The best water was said to come from the Chiatamone spring, at the base of Mount Echia, directly across from the Castel dell'Ovo in the Santa Lucia section of Naples. Mt. Echia is also called Pizzofalcone and Monte di Dio and is essentially the cliff of Naples upon which the original Greek acropolis of the pre-Neapolis city of Parthenope stood in the 4th century, b.c. The topography of the city was radically changed by the Risanamento, the urban renewal of the 1890s. First, they moved the great Santa Lucia fountain, built by the Spanish in the 1600s to tap into the Chiatamone spring; then, all along the seaside on both sides of the Castel dell'Ovo, a broad strip of land-fill was laid in front of the cliff, and the entire strip was lined with new hotels that fronted on a broad, new seaside road. This hid the cliff and the original coast road of via Chiatamone forever; they are now behind the hotels. The original Chiatamone spring is now on the property of the Hotel Continental; the spring is covered and abandoned on a small space between two wings of the hotel (photo, below). Even if you are dying of thirst, they won't let you in. (I tried.)

In any event, for centuries the spring at the base of the cliff was the source of (1) water and (2) livelihood for the acquaioli, the itinerant water peddlers who would fill up their amphorae (called lummare in dialect) and wander the streets selling drinks to passers-by.
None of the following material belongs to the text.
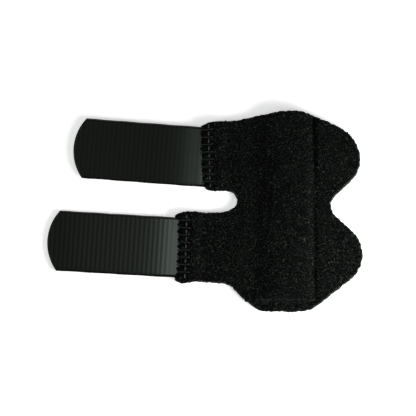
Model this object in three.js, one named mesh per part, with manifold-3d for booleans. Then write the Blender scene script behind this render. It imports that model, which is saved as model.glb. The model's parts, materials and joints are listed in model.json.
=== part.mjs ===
// A finger splint, lying open with its finger side down: a loop cloth wrap with two tabs and two wings,
// a flat stay in a sleeve down the middle of the wrap, and a strap of hook tape sewn into each tab.
// Millimetres, +Z up. +X runs from the strap tips to the wings, and +Y along the finger.

import * as THREE from "three";
import { mergeVertices } from "three/addons/utils/BufferGeometryUtils.js";
import Module from "manifold-3d";

const wasm = await Module();
wasm.setup();

// Clearance between a piece and the cloth round it
const clearance = 0.3;

// The cloth: a loop face, foam and a finger side, pressed together and rounded at the cut edge
const clothThickness = 2.8;
const layerThickness = 1.2;
const rimWidth = 1.0;
const rimHeight = 0.9;

// The stay, a flat metal strip along the finger
const stayWidth = 18;
const stayLength = 70;
const stayThickness = 1.5;
const stayCornerRadius = 5;
const stayEdge = 0.3;
const stayShift = -2.7;

// The sleeve that holds the stay: a raised band between two long seams, open at its upper end
const sleeveSide = 3.7;
const sleeveCrown = 0.9;
const shoulderDrop = 0.5;
const shoulderRun = 2.2;
const shoulderRadius = 2.4;
const crownRadius = 60;
const sleeveEndWall = 1.8;
const sleeveEndSlope = 1.3;
const sleeveEndRadius = 4;
const seamGrooveRadius = 0.8;
const seamGrooveDepth = 0.6;

// The hook tape straps
const strapWidth = 25;
const strapLength = 59.8;
const strapThickness = 1.3;
const strapTipRadius = 20;
const strapLead = 1.6;

// The tabs that take the straps
const tabMargin = 1.85;
const tabEarLength = 4.2;
const tabEarDrop = 1.0;
const tabEarWidth = 2.6;
const tabEarRadius = 1.8;
const tabCornerRadius = 4;
const slotWidth = 8.8;
const slotRadius = 4.3;
const seamRollRadius = 1.6;
const seamRampLength = 3;
const stitchInset = 2.7;
const stitchGrooveRadius = 0.5;
const scallopPitch = 3.1;
const scallopDepth = 0.35;

// Where the two straps differ: each tab's length from the slot's end, how far its ears reach past its end, how
// much of the strap is sewn in and how far off the tab's middle, how far the strap and the tab's end turn, and
// how long the strap takes to come down to the table
const upperTabLength = 14.1;
const upperEarReach = 1.2;
const upperStrapOverlap = 6.6;
const upperStrapShift = -0.2;
const upperStrapTurn = -4.5;
const upperEndTurn = 1.6;
const upperStrapDescent = 9;
const lowerTabLength = 23.7;
const lowerEarReach = 2;
const lowerStrapOverlap = 5.7;
const lowerStrapShift = -0.4;
const lowerStrapTurn = -3.6;
const lowerEndTurn = -1.4;
const lowerStrapDescent = 18;

// The rest of the outline, as the places where its straight edges would meet and the arcs that round them.
// Reaches run from the nearest long seam, heights from the slot's middle or the nearest end of the stay.
const webWidth = 6.2;
const shoulderReach = 3.2;
const shoulderRise = 0.9;
const shoulderBend = 25;
const crownLean = 5.3;
const crownLip = 6.3;
const crownRound = 21;
const upperWingReach = 27.6;
const upperWingHeight = 21.5;
const lowerWingReach = 26.1;
const lowerWingHeight = 22.5;
const wingRadius = 13;
const notchReach = 3.7;
const notchDrop = 1.8;
const notchRadius = 5.5;
const hemWidth = 6.2;
const footReach = 2.6;
const footRadius = 18;
const heelReach = 1.2;
const heelRadius = 5.8;
const ankleReach = 9.7;
const ankleRadius = 6;

// How finely round stretches are cut into flats, in degrees
const arcStep = 14;

const cutMargin = 5;
const tinyGap = 0.001;

const colours = {
  cloth: { color: 0x0f1110, roughness: 0.95, metalness: 0 },
  tape: { color: 0x1b1d1b, roughness: 0.45, metalness: 0 },
  metal: { color: 0xb9bcc0, roughness: 0.4, metalness: 1 },
};

// Sizes that follow from the ones above
const seamX = stayWidth / 2 + clearance + sleeveSide;
const slotEndX = -seamX - webWidth;
const tabWidth = strapWidth + 2 * tabMargin;
const stayTop = stayShift + stayLength / 2;
const stayFoot = stayShift - stayLength / 2;
const cavityFoot = stayFoot - clearance;
const sleeveFoot = cavityFoot - sleeveEndWall;
const hemFoot = sleeveFoot - hemWidth;
const cavityHeight = stayThickness + 2 * clearance;
const sleeveHeight = 2 * layerThickness + cavityHeight + sleeveCrown;
const strapSeat = layerThickness + clearance;
const seamHeight = 2 * layerThickness + strapThickness + 2 * clearance;

const tabs = [
  {
    name: "upper",
    side: 1,
    endX: slotEndX - upperTabLength,
    earReach: upperEarReach,
    strapOverlap: upperStrapOverlap,
    strapShift: upperStrapShift,
    strapTurn: THREE.MathUtils.degToRad(upperStrapTurn),
    endTurn: THREE.MathUtils.degToRad(upperEndTurn),
    descent: upperStrapDescent,
  },
  {
    name: "lower",
    side: -1,
    endX: slotEndX - lowerTabLength,
    earReach: lowerEarReach,
    strapOverlap: lowerStrapOverlap,
    strapShift: lowerStrapShift,
    strapTurn: THREE.MathUtils.degToRad(lowerStrapTurn),
    endTurn: THREE.MathUtils.degToRad(lowerEndTurn),
    descent: lowerStrapDescent,
  },
];

// Solids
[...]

There are many sketches and paintings of the water peddlers in various descriptions of the days of yore in Naples, especially of the trades and jobs that no longer exist. Perhaps the best known work of art connected with the acquaiolo is the silver statue of that name (photo, above) by the nineteenth-century Neapolitan sculptor, Vincenzo Gemito, a work he did on commission for the last king of Naples, Francis II, then living in exile and desperate for a memento from home. It depicts a nude scugnizzothe Neapolitan street urchinholding the amphora on his hip, his arm outstretched to offer a drink of water.

The spring was an artesian well; thus, there are other places nearby where the same drilling process has been used to tap into the water of Chiatamone over the years. One was on the grounds of the Royal Palace itself; a well was installed in 1850 at the behest of Ferdinand II, the king of Naples. The large gymnasium on the eastern side of the Royal Palace used to have a source, as well. And here and there in the area, various taps would be opened and then closed again for various reasons, hygiene being the main one. The last time you could simply buy a drink of good old Chiatamone water, they say, was before the cholera scare of 1973. A short while ago, they opened some taps on the street that runs up between the "Parthenope" University (the ex-Naval University) and the Maschio Angioino from the port to the east side of the Royal Palace, but they were turned off shortly thereafter.